Experimental characterization of dynamic strength and failure behavior of saturated reef limestone concrete under biaxial stress constraint

Abstract

On the basis of not destroying the island's ecological environment, concrete mixed with reef limestone aggregates in situ is beneficial to solve the problem of shortage of terrestrial rock resources in the island area. Considering the influence of water-saturated state, lateral stress constraint and strain rate, the dynamic mechanical properties and failure characteristics of reef limestone concrete under biaxial stress constraint are studied by using true triaxial Hopkinson bar test technology.
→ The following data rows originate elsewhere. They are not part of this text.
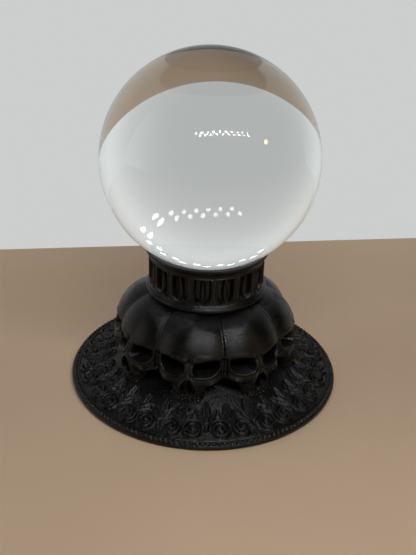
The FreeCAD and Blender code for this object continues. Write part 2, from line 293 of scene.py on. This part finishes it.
def weighted_sum(nodes, links, parts):
    """The sum of (source, weight) pairs."""
    total = None
    for source, weight in parts:
        scaled = add(nodes, "ShaderNodeMath", operation="MULTIPLY")
        links.new(source, scaled.inputs[0])
        scaled.inputs[1].default_value = weight
        if total is None:
            total = scaled.outputs[0]
            continue
        both = add(nodes, "ShaderNodeMath", operation="ADD")
        links.new(total, both.inputs[0])
        links.new(scaled.outputs[0], both.inputs[1])
        total = both.outputs[0]
    return total


def printed_plastic(name):
    """Black satin filament: fine level layers, a slow unevenness between them, and a fine grain."""
    material, nodes, links, shader = node_material(name)
    place = nodes.new("ShaderNodeTexCoord").outputs["Object"]
    layers = add(
        nodes,
        "ShaderNodeTexWave",
        wave_type="BANDS",
        bands_direction="Z",
        wave_profile="SIN",
        Scale=2 * math.pi / (20 * LAYER * MM),
        Distortion=0.35,
        Detail=2.0,
    )
    layers.inputs["Detail Scale"].default_value = 2.0
    links.new(place, layers.inputs["Vector"])
    stretch = add(nodes, "ShaderNodeMapping", Scale=(160, 160, 1100))
    links.new(place, stretch.inputs["Vector"])
    banding = add(nodes, "ShaderNodeTexNoise", Scale=1.0, Detail=3.0, Roughness=0.6)
    links.new(stretch.outputs["Vector"], banding.inputs["Vector"])
    grain = add(nodes, "ShaderNodeTexNoise", Scale=1400.0, Detail=4.0, Roughness=0.7)
    links.new(place, grain.inputs["Vector"])
    cloud = add(nodes, "ShaderNodeTexNoise", Scale=55.0, Detail=3.0)
    links.new(place, cloud.inputs["Vector"])

    parts = ((layers.outputs["Fac"], 0.35), (banding.outputs["Fac"], 1.0), (grain.outputs["Fac"], 0.35))
    relief = add(nodes, "ShaderNodeBump", Strength=0.4, Distance=0.12 * MM)
    links.new(weighted_sum(nodes, links, parts), relief.inputs["Height"])
    links.new(relief.outputs["Normal"], shader.inputs["Normal"])

    blacks = [(0.30, (0.0025, 0.0026, 0.0025)), (0.70, (0.0060, 0.0062, 0.0059))]
    links.new(colour_ramp(nodes, links, banding.outputs["Fac"], blacks), shader.inputs["Base Color"])
    uneven = add(nodes, "ShaderNodeMath", operation="MULTIPLY_ADD")
    links.new(cloud.outputs["Fac"], uneven.inputs[0])
    uneven.inputs[1].default_value = 0.5
    links.new(banding.outputs["Fac"], uneven.inputs[2])
    links.new(ramp(nodes, links, uneven.outputs[0], 0.5, 1.0, 0.24, 0.38), shader.inputs["Roughness"])
    shader.inputs["Specular IOR Level"].default_value = 0.32
    shader.inputs["Anisotropic"].default_value = 0.87
    shader.inputs["Anisotropic Rotation"].default_value = 0.25
    level = add(nodes, "ShaderNodeTangent", direction_type="RADIAL", axis="Z")
    links.new(level.outputs["Tangent"], shader.inputs["Tangent"])
    return material


def clear_glass(name):
    """Polished optical glass with a faintly uneven tint."""
    material, nodes, links, shader = node_material(name)
    place = nodes.new("ShaderNodeTexCoord").outputs["Object"]
    cloud = add(nodes, "ShaderNodeTexNoise", Scale=38.0, Detail=5.0, Roughness=0.6, Distortion=1.2)
    links.new(place, cloud.inputs["Vector"])
    tints = [(0.2, (0.985, 0.995, 0.992)), (0.9, (0.97, 0.985, 0.985))]
    links.new(colour_ramp(nodes, links, cloud.outputs["Fac"], tints), shader.inputs["Base Color"])
    shader.inputs["Roughness"].default_value = 0.0
    shader.inputs["Transmission Weight"].default_value = 1.0
    shader.inputs["IOR"].default_value = 1.517
    return material


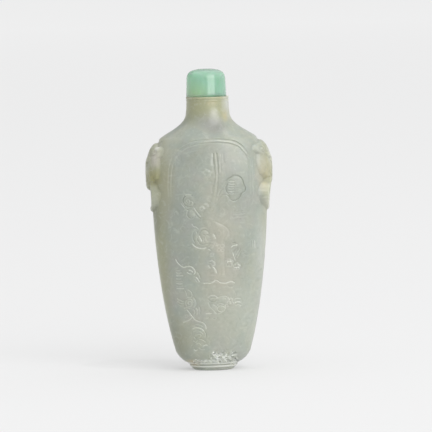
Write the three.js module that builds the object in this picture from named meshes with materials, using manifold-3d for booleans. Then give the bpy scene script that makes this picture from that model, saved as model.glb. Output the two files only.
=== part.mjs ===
// Snuff bottle: a slender flattened bottle with sloping shoulders and a low oval foot.
// Its face carries an arched border round a shallow landscape of pine, rocks and leaves,
// and a mask holding a ring is carved on each shoulder. A domed stopper rests on the mouth.
// Millimetres, +Z up, the carved face towards -Y, the origin under the middle of the foot.

import * as THREE from "three";
import { mergeVertices } from "three/addons/utils/BufferGeometryUtils.js";
import Module from "manifold-3d";

const wasm = await Module();
wasm.setup();

// ---- Driving dimensions ----------------------------------------------------------------

const LIP_HEIGHT = 69;
const NECK_RADIUS = 5.4;
const NECK_BASE = 65;
const WIDEST_HEIGHT = 47;
const HALF_WIDTH = 14.55;
const HALF_DEPTH = 8.8;

const FOOT_HALF_WIDTH = 5.2;
const FOOT_HALF_DEPTH = 4.6;
const FOOT_HEIGHT = 1.9;
const FOOT_RIM = 1.5;
const FOOT_RECESS = 0.7;
const CHIP_HEIGHT = 4.3;

const WALL = 2.6;
const FLOOR_HEIGHT = 6.8;
const BORE_RADIUS = 3.4;

const MASK_HEIGHT = 52.2;
const RING_HEIGHT = 44.6;
const RING_RADIUS = 3.7;
const RING_BAND = 1.5;

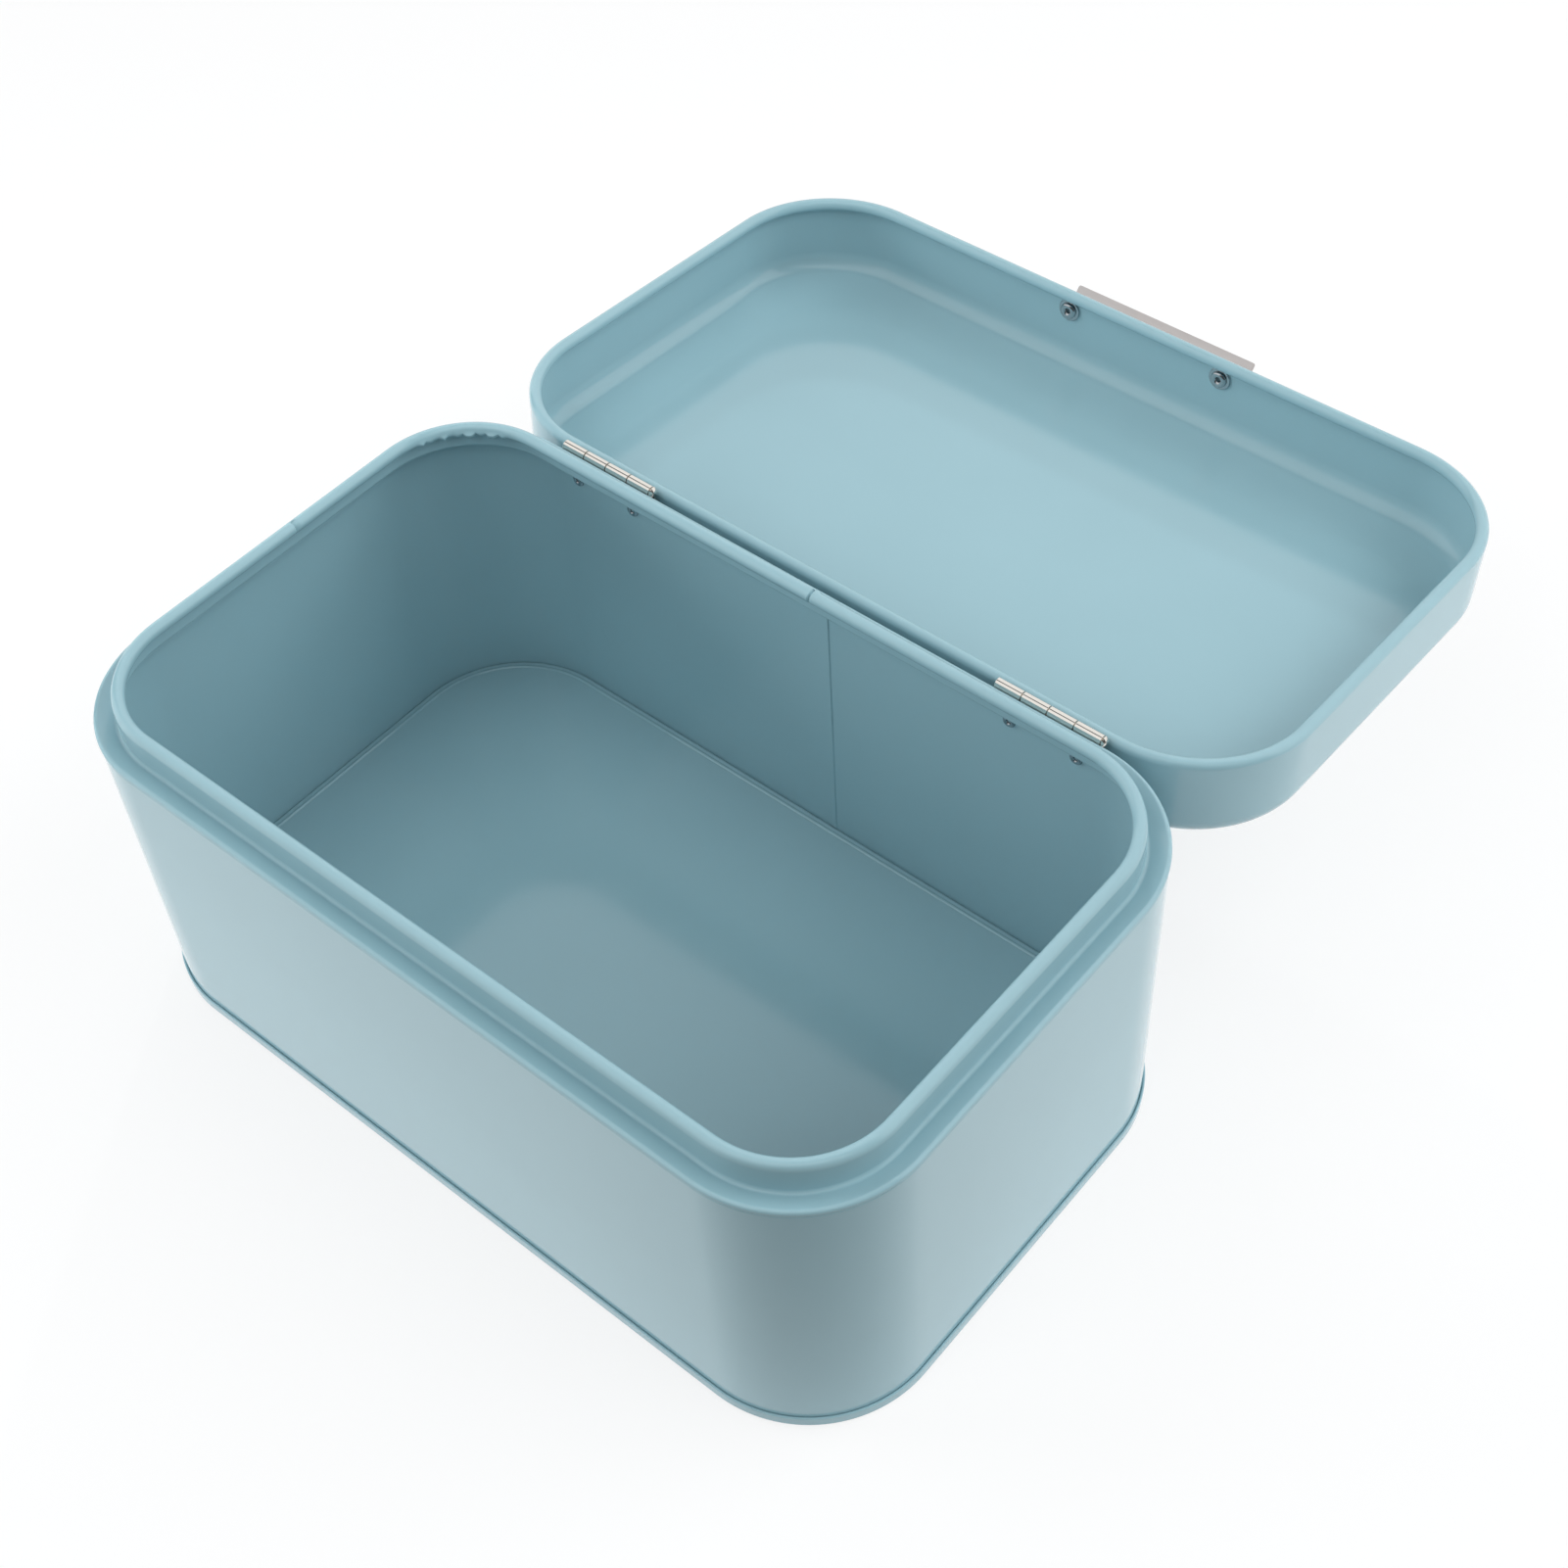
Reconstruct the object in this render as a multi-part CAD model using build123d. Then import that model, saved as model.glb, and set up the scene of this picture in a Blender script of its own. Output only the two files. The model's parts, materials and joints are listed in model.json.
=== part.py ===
from build123d import *
from math import acos, atan2, ceil, copysign, cos, degrees, hypot, radians, sin
import os

os.makedirs("parts", exist_ok=True)

# A sheet-steel bread box with a hinged lid, shown with the lid folded right back.
# X runs along its length, the front faces -Y, the hinges are at the back, and it stands on Z = 0.
# Every piece is modelled with the lid shut, and the pieces that the lid carries are turned open last.

# Sheet steel and the gaps left between pieces
SHEET = 0.4             # wall of the body, the bottom and the lid
PLY_GAP = 0.05          # between sheets that are folded or riveted together
RUNNING_GAP = 0.3       # between body and lid, where one rests on or passes the other
FACET = 0.1             # how far a small bend that goes round the corners may leave its true arc

# Body, measured over the outside of its wall
BODY_LENGTH = 305.0
BODY_DEPTH = 183.7
BODY_CORNER = 42.2      # radius of the upright corners
SHOULDER_HEIGHT = 116.55  # where the wall starts to swell into the shoulder bead
SHOULDER_PROUD = 0.3    # how far the bead stands out from the wall
BEAD_RADIUS = 1.1       # outer face of the shoulder bead
BEAD_ROOT_RADIUS = 0.3  # hollow crease under the bead
LEDGE_SLOPE = 20.0      # fall of the ledge from the bead to the neck, in degrees
RIM_RISE = 11.35        # from there to the top of the rolled rim
NECK_INSET = 7.07       # from the wall in to the face of the neck
NECK_ROOT_RADIUS = 1.0  # hollow at the foot of the neck
RIM_ROLL_RADIUS = 2.13
RIM_ROLL_TURN = 285.0   # how far the rim curls round, in degrees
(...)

The dynamic failure behavior of reef limestone concrete is analyzed from macro-meso level by means of SEM test method, and the stress intensity factor theory of crack tip is cited to reveal the enhancement effect of dynamic strength of water-saturated reef limestone concrete under the coupling effect of biaxial stress constraint and impact load. The results show that the dynamic compressive strength of reef limestone concrete increases with the strain rate in a power function, and the growth rate decreases gradually. Under the same impact load, the compressive strength of reef limestone concrete in water-saturated state increases more significantly than that in dry state. The lateral stress constraint has a significant enhancement effect on the dynamic strength of reef limestone concrete samples, and changes the Poisson's ratio of reef limestone concrete samples. In addition, based on the equivalent crack model theory, it is verified that under the combined action of biaxial stress constraint and high strain rate, the dynamic stress intensity factor of the crack tip of the reef limestone concrete sample in water-saturated state is larger than that in dry state.